Conscience of a Nation

by Zaakir Tameez

Pub Date: June 3rd, 2025
ISBN: 9781250362551
Publisher: Henry Holt

A life of the great abolitionist, progressive, and anti-imperialist.

Born in 1811, Charles Sumner, writes constitutional scholar Tameez, “worked with a Black lawyer on the first case argued by an interracial legal team in American history”—significantly, a case involving a young Black girl seeking admission into a whites-only Boston school. Sumner is best remembered today for being assaulted on the Senate floor by a southern politician who beat him with a cane, another significant act inasmuch as, Tameez notes, the cane was an instrument by which masters and overseers beat the enslaved, who were forbidden to carry canes themselves. Sumner earned the wrath of the South for having pressed for not just abolition but also civil rights, coining the phrase “equality before the law,” including equality of education. During the run-up to the Civil War, Sumner urged that slavery be prohibited in any of the nation’s territories, which were administered by Congress; during the Civil War itself, he helped Abraham Lincoln draft the Emancipation Proclamation, pressing the president to abandon language allowing any secessionist states that surrendered to immediately establish state governments and rejoin Congress “with no institutions changed.” As Tameez documents, Sumner was skillful in bending public opinion, an accomplished legal mind who kept his eye on the prize.
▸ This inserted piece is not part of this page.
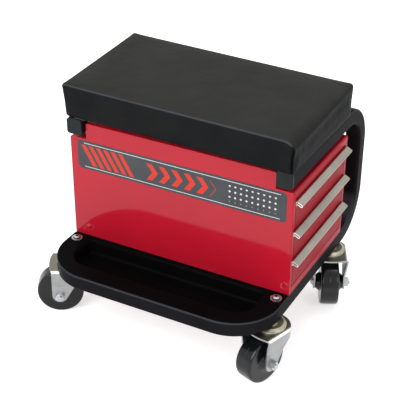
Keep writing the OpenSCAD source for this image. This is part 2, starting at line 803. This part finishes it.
// The recess that takes the board, as a ring at height z
function recess_ring(z) = lift_ring(ring_outline(seat_w / 2 - board_inset + cushion_gap,
    seat_d / 2 - board_inset + cushion_gap, board_r + cushion_gap, 0), z);

// Rings joined from the recess's roof, down round the foot, up and over to the crown
recess_z = seat_z + board_t + tee_flange_t + cushion_gap;
module cushion_form() {
    rings = len(cushion_insets) + 2;
    points = [
        each recess_ring(recess_z), each recess_ring(seat_z),
        for (i = [0:rings - 3]) each cushion_ring(i)
    ];
    n = len(points) / rings;
    last = (rings - 1) * n;
    faces = [
        for (j = [0:n - 1]) [rings * n, j, (j + 1) % n],
        for (i = [0:rings - 2], j = [0:n - 1]) let (k = (j + 1) % n)
            each [[i * n + j, (i + 1) * n + k, i * n + k], [i * n + j, (i + 1) * n + j, (i + 1) * n + k]],
        for (j = [0:n - 1]) [rings * n + 1, last + (j + 1) % n, last + j]
    ];
    polyhedron(concat(points, [[0, seat_cy, recess_z], [0, seat_cy, seat_z + seat_h]]), faces, convexity = 4);
}

module seat_cushion() {
    color("#26282a") cushion_form();
}

// Puts what follows at a caster's swivel axis, its +X along the trail
module at_swivel(c) {
    translate([c[0] * side_x, c[1], 0]) rotate([0, 0, c[2]]) children();
}

// Weld nuts inside the side bars, which take the stems
module stem_nuts() {
    color(zinc) for (c = CASTERS) translate([c[0] * side_x, c[1], ground_gap + tube_wall]) difference() {
        cylinder(r = nut_r, h = nut_h, $fn = 6);
        translate([0, 0, -cut]) cylinder(r = stem_r + run_gap, h = nut_h + 2 * cut, $fn = small_fn);
    }
}

// Stem, shoulder, swivel pin and the flange that keeps the fork on it
module caster_stems() {
    flange_z = plate_z - fork_t - flange_gap;
    color(zinc) for (c = CASTERS) at_swivel(c) {
        translate([0, 0, ground_gap]) cylinder(r = stem_r, h = tube_wall + nut_h, $fn = small_fn);
        translate([0, 0, ground_gap - shoulder_h]) cylinder(r = shoulder_r, h = shoulder_h, $fn = small_fn);
        translate([0, 0, flange_z]) cylinder(r = pin_r, h = ground_gap - shoulder_h - flange_z, $fn = small_fn);
        translate([0, 0, flange_z - flange_h]) cylinder(r = shoulder_r, h = flange_h, $fn = small_fn);
    }
}

// The race's groove, cut in the cup and in the fork's top
module race_groove() {
    translate([0, 0, race_z]) rotate_extrude($fn = round_fn) translate([race_r, 0])
        circle(r = race_ball_d / 2 + ball_gap, $fn = small_fn);
}

// Fixed dished cups over the ball races
module caster_cups() {
    top = ground_gap - shoulder_h;
    color(zinc) for (c = CASTERS) at_swivel(c) difference() {
        rotate_extrude($fn = round_fn) polygon([
            [pin_r + run_gap, top], [cup_top_r, top], [cup_r, top - cup_h + cup_t / 2],
            [cup_r, top - cup_h], [cup_r - cup_t, top - cup_h], [cup_top_r - cup_t / 2, top - cup_t],
            [pin_r + run_gap, top - cup_t]
        ]);
        race_groove();
    }
}

module swivel_balls() {
    color(zinc) for (c = CASTERS) at_swivel(c) for (i = [0:race_balls - 1])
        rotate([0, 0, 360 * i / race_balls]) translate([race_r, 0, race_z])
            sphere(d = race_ball_d, $fn = small_fn);
}

// Arch of a fork seen along its trail, drawn in by the steel's thickness for the inside
module fork_arch(inset) {
    top = plate_z - inset;
    knee = leg_out - inset;
    wide = plate_r - inset;
    r = leg_bend_r - inset;
    function half(s) = concat(
        [[s * knee, -cut], [s * knee, leg_knee_z]],
        [for (p = arc_points([wide - r, top - r], r, 0, 90, 4)) [s * p[0], p[1]]]
    );
    left = half(-1);
    right = half(1);
    n = len(left) - 1;
    polygon(concat(right, [for (i = [0:n]) left[n - i]]));
}

// Side view of a fork: legs taper from the top plate to a round end at the axle
module fork_side() {
    back = [trail, wheel_r] + leg_end_r * [cos(leg_back_angle), sin(leg_back_angle)];
    translate([trail, wheel_r]) circle(r = leg_end_r, $fn = small_fn);
    polygon([
        [leg_front + cut, plate_z + ring_h + cut], [leg_front + cut, plate_z - 2 * fork_t],
        [leg_front - front_bow, plate_z - 4 * fork_t], [leg_front - front_bow, wheel_r],
        [trail, wheel_r], back,
        [leg_waist_x, plate_z - leg_waist_drop], [-plate_back_r - cut, plate_z - leg_waist_drop],
        [-plate_back_r - cut, plate_z + ring_h + cut]
    ]);
}

// Plan of a fork: round at the back, and bowed out a little at the front
module fork_plan() {
    circle(r = plate_back_r, $fn = round_fn);
    intersection() {
        translate([0, -plate_back_r]) square([leg_front + cut, 2 * plate_back_r]);
        translate([leg_front + cut - front_bow_r, 0]) circle(r = front_bow_r, $fn = 4 * round_fn);
    }
}

module caster_fork(c) {
    color(zinc) at_swivel(c) difference() {
        union() {
            intersection() {
                translate([-plate_back_r - cut, 0, 0]) rotate([90, 0, 90])
                    linear_extrude(plate_back_r + leg_front + 2 * cut) difference() {
                        fork_arch(0);
                        fork_arch(fork_t);
                    }
                translate([0, plate_back_r, 0]) rotate([90, 0, 0]) linear_extrude(2 * plate_back_r)
                    fork_side();
                linear_extrude(plate_z + ring_h) fork_plan();
            }
            // Raised ring that carries the race
            translate([0, 0, plate_z - fork_t / 2])
                cylinder(r = ring_r, h = fork_t / 2 + ring_h / 2, $fn = round_fn);
            translate([0, 0, plate_z + ring_h / 2])
                cylinder(r1 = ring_r, r2 = ring_top_r, h = ring_h / 2, $fn = round_fn);
        }
        translate([0, 0, plate_z - fork_t - cut])
            cylinder(r = pin_r + run_gap, h = fork_t + ring_h + 2 * cut, $fn = small_fn);
        race_groove();
        translate([trail, plate_r, wheel_r]) rotate([90, 0, 0])
            cylinder(r = axle_r + run_gap, h = 2 * plate_r, $fn = small_fn);
    }
}

// Puts what follows at a caster's axle, its +Z along the axle
module at_axle(c) {
    at_swivel(c) translate([trail, 0, wheel_r]) rotate([90, 0, 0]) children();
}

module caster_wheel(c) {
    rim_r = wheel_r - rim_depth;
    tread = [for (i = [0:tread_steps]) let (u = 2 * i / tread_steps - 1)
        [rim_r + rim_depth * pow(1 - pow(abs(u), tread_power_share), 1 / tread_power_share), u * tread_w / 2]];
    color(black) at_axle(c) rotate_extrude($fn = round_fn) polygon(concat(
        [[bush_r + run_gap, -hub_w / 2], [hub_end_d / 2, -hub_w / 2],
         [hub_d / 2, -hub_w / 2 + hub_cone_w], [hub_d / 2, -web_w / 2], [rim_r - rim_chamfer, -web_w / 2]],
        tread,
        [[rim_r - rim_chamfer, web_w / 2], [hub_d / 2, web_w / 2], [hub_d / 2, hub_w / 2 - hub_cone_w],
         [hub_end_d / 2, hub_w / 2], [bush_r + run_gap, hub_w / 2]]
    ));
}

module wheel_bush(c) {
    color(zinc) at_axle(c) difference() {
        cylinder(r = bush_r, h = 2 * leg_in, center = true, $fn = small_fn);
        cylinder(r = axle_r + run_gap, h = 2 * leg_in + cut, center = true, $fn = small_fn);
    }
}

module axle_bolt(c) {
    color(zinc) at_axle(c) {
        translate([0, 0, -leg_out - axle_nut_h - axle_end])
            cylinder(r = axle_r, h = 2 * leg_out + axle_nut_h + axle_end, $fn = small_fn);
        translate([0, 0, leg_out]) intersection() {
            cylinder(r = axle_head_r, h = axle_head_h, $fn = 6);
            translate([0, 0, axle_head_h - axle_head_r]) sphere(r = axle_head_r, $fn = small_fn);
        }
    }
}

module axle_nut(c) {
    color(zinc) at_axle(c) translate([0, 0, -leg_out - axle_nut_h]) difference() {
        cylinder(r = axle_head_r, h = axle_nut_h, $fn = 6);
        translate([0, 0, -cut]) cylinder(r = axle_r + run_gap, h = axle_nut_h + 2 * cut, $fn = small_fn);
    }
}

frame_tube_left();
frame_tube_right();
frame_sleeve();
rear_brace();
rail_end_caps();
tool_tray();
tray_screws();
stem_nuts();
caster_stems();
caster_cups();
swivel_balls();
cabinet_shell();
cabinet_floor();
cabinet_rivets();
cabinet_screws();
slide_uprights();
cabinet_slides();
rail_spacers();
rail_bolts();
drawer_box(0);  // drawer_box_bottom
drawer_box(1);  // drawer_box_middle
drawer_box(2);  // drawer_box_top
drawer_front(0);  // drawer_front_bottom
drawer_front(1);  // drawer_front_middle
drawer_front(2);  // drawer_front_top
drawer_pull(0);  // drawer_pull_bottom
drawer_pull(1);  // drawer_pull_middle
drawer_pull(2);  // drawer_pull_top
drawer_runners(0);  // drawer_runners_bottom
drawer_runners(1);  // drawer_runners_middle
drawer_runners(2);  // drawer_runners_top
slide_cages(0);  // slide_cages_bottom
slide_cages(1);  // slide_cages_middle
slide_cages(2);  // slide_cages_top
seat_board();
seat_cushion();
seat_bolts();
seat_tee_nuts();
caster_fork(CASTERS[0]);  // caster_fork_fl
caster_fork(CASTERS[1]);  // caster_fork_fr
caster_fork(CASTERS[2]);  // caster_fork_rl
caster_fork(CASTERS[3]);  // caster_fork_rr
caster_wheel(CASTERS[0]);  // caster_wheel_fl
caster_wheel(CASTERS[1]);  // caster_wheel_fr
caster_wheel(CASTERS[2]);  // caster_wheel_rl
caster_wheel(CASTERS[3]);  // caster_wheel_rr
wheel_bush(CASTERS[0]);  // wheel_bush_fl
wheel_bush(CASTERS[1]);  // wheel_bush_fr
wheel_bush(CASTERS[2]);  // wheel_bush_rl
wheel_bush(CASTERS[3]);  // wheel_bush_rr
axle_bolt(CASTERS[0]);  // axle_bolt_fl
axle_bolt(CASTERS[1]);  // axle_bolt_fr
axle_bolt(CASTERS[2]);  // axle_bolt_rl
axle_bolt(CASTERS[3]);  // axle_bolt_rr
axle_nut(CASTERS[0]);  // axle_nut_fl
axle_nut(CASTERS[1]);  // axle_nut_fr
axle_nut(CASTERS[2]);  // axle_nut_rl
axle_nut(CASTERS[3]);  // axle_nut_rr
Thwarted by the failure of Reconstruction, he also courted controversy by leaving the Republican Party, of which he was a key founder, and more so by urging Blacks to leave it as well: “Never vote for any man,” he urged, “who is not true to you.” He remained provocative to the last, agitating against Ulysses S. Grant’s plan to annex the Dominican Republic and pressing for a comprehensive civil rights bill that never passed. “Liberty has been won,” he said. “The battle for Equality is still pending.”

A skillful blend of legal history and biography that honors the 19th century’s foremost champion of civil rights.